Rogue Male by Geoffrey Household (1938) 192 p.

This is another book I read after plucking it from the Classics list of the New York Review of Books, and while I was reasonably entertained, I can’t say it held up to the high standards of Inverted World.

Written and set in 1938, Rogue Male begins with a famous English sportsman recounting his attempt to assassinate a European dictator. The book goes to great lengths to avoid stating precisely who the dictator is and which country he rules over, but if you read between the lines and carefully follow the implications, you can deduce that it is probably HITLER. ADOLF HITLER. IN GERMANY. The hunter, one of those unnamed stiff upper-lip narrators in the grand tradition of 20th century British literature, maintains that he wasn’t going to pull the trigger – that he was simply seeing if it was possible. The German agents who come across him in the act aren’t convinced of this even after an extended torture session, and so they eventually try to kill him by throwing him off a cliff to make it look like an accident. He survives, however, and manages to evade pursuit. After successfully returning to England, he realises that national borders are of no interest to his pursuers, and the hunt continues.

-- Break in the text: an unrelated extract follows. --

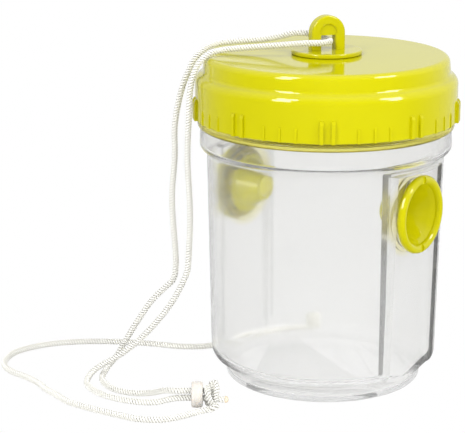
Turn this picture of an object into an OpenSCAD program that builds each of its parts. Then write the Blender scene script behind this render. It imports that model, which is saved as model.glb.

What I found most odd about this book was that the narrator decides against turning himself over to the British government, suspecting that they will simply extradite him to maintain good diplomatic relations with Germany. While this is true, it seems quite bizarre from a modern perspective. It would have seemed bizarre to readers even a few years after the book’s publication.

In any case, I found Rogue Male to be a fairly quick read, a standard thriller with a good bit of dry wit sprinkled throughout. I saw nothing of the “lip-chewing tension” that other reviews harp on about, but neither was I bored by it.